If the Pentagon is to be believed, we are already 50% of the way through the United States’ anticipated exit from Afghanistan after two decades of fighting there. That doesn’t mean that half of our troops are already out of the country, however. The first stage of withdrawal has involved shipping out huge amounts of American hardware and military equipment. The rest has to be sold off, given away, or simply abandoned. Once that process is mostly wrapped up, the bulk of the troops will start shipping out. The new Secretary of Defense is being briefed on all of the options this week because, somewhat amazingly, there are still some key elements of our future strategy inside the country that haven’t been determined. The previous target date of July 4th is out the window, however, and the “end date” (whatever that winds up meaning) will likely arrive later in the summer. (Associated Press)
The U.S. withdrawal from Afghanistan is more than half done, and U.S. officials say that while it could be completed by July 4, the final exit of equipment and troops more likely will be later in the summer.
As early as this week, the top U.S. commander for the Middle East, Gen. Frank McKenzie, will give Defense Secretary Lloyd Austin a range of military options for securing the U.S. embassy in Afghanistan and providing counterterrorism support from outside the country once the withdrawal is complete, officials said. The number of American troops needed for the overall security missions inside Afghanistan will depend on a variety of requirements, and could range from roughly a couple hundred to a bit less than 1,000, officials said.

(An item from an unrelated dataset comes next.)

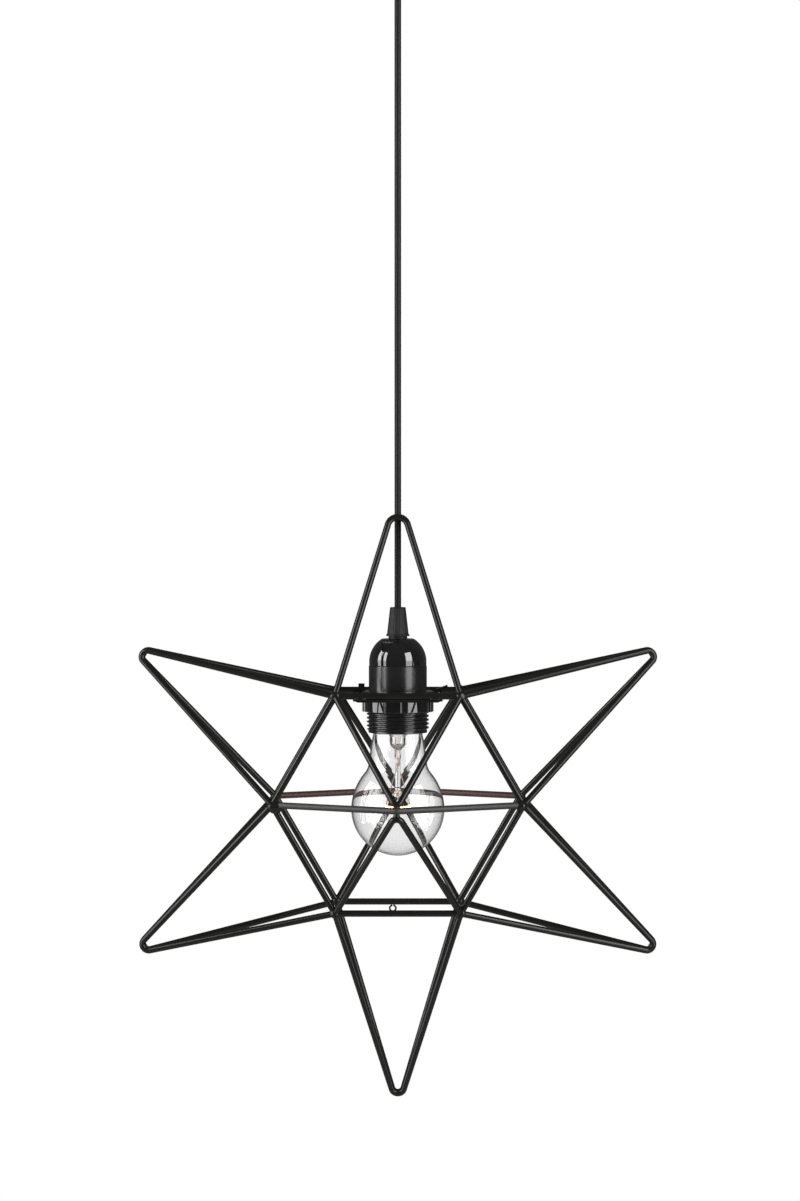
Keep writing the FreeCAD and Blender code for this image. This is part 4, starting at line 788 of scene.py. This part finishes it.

As I already mentioned, it’s somewhat alarming to learn the number of things that have not yet been decided when we’re already allegedly 50% of the way through bugging out. One of the biggest open questions involves whether or not we’re going to be maintaining an embassy inside the country. If we do (and it sounds like the Biden administration is leaning that way), how many civilian personnel will be stationed there and how many troops will be left behind to secure it? They’re currently talking about a force numbering anywhere from a few hundred to “slightly less than one thousand” soldiers.
If we’re planning on keeping an embassy in Afghanistan, are we to assume that the Biden administration believes that the current US-backed government in Kabul is still going to exist by the end of the year? I only ask because I haven’t seen very many foreign policy experts predicting that scenario. The general consensus seems to be that once the allied troops have departed, the Taliban is going to come roaring back with a vengeance. What happens to our embassy personnel then? I hope we’re not moving forward on the assumption that the Taliban is just going to start behaving normally like some sort of civilian government. It’s a terrorist organization and we can fully expect them to act like one.
There is also no firm plan for what to do with the thousands of translators and other helpers who have assisted the United States and our allies there for many years. We were informed back on March 17 that we probably only had two weeks to begin getting them out of the country. There were already Taliban units hunting them down and killing them even then. Now we’re less than a month from the previous estimate for our withdrawal and there hasn’t even been a decision made as to what to do about them?
Don’t get me wrong here. I still support the idea of pulling our troops out of Afghanistan. The job there is done and it’s been done ever since OBL hit the bottom of the ocean. But pulling out of that debacle is going to be quite complicated if we’re to do it correctly. Unless Biden is just playing his cards close to the vest, it sounds like this isn’t being planned at all thoroughly. And if this story ends with another bloodbath or a huge number of American and allied hostages being taken by the Taliban, it’s going to be a massively embarrassing failure.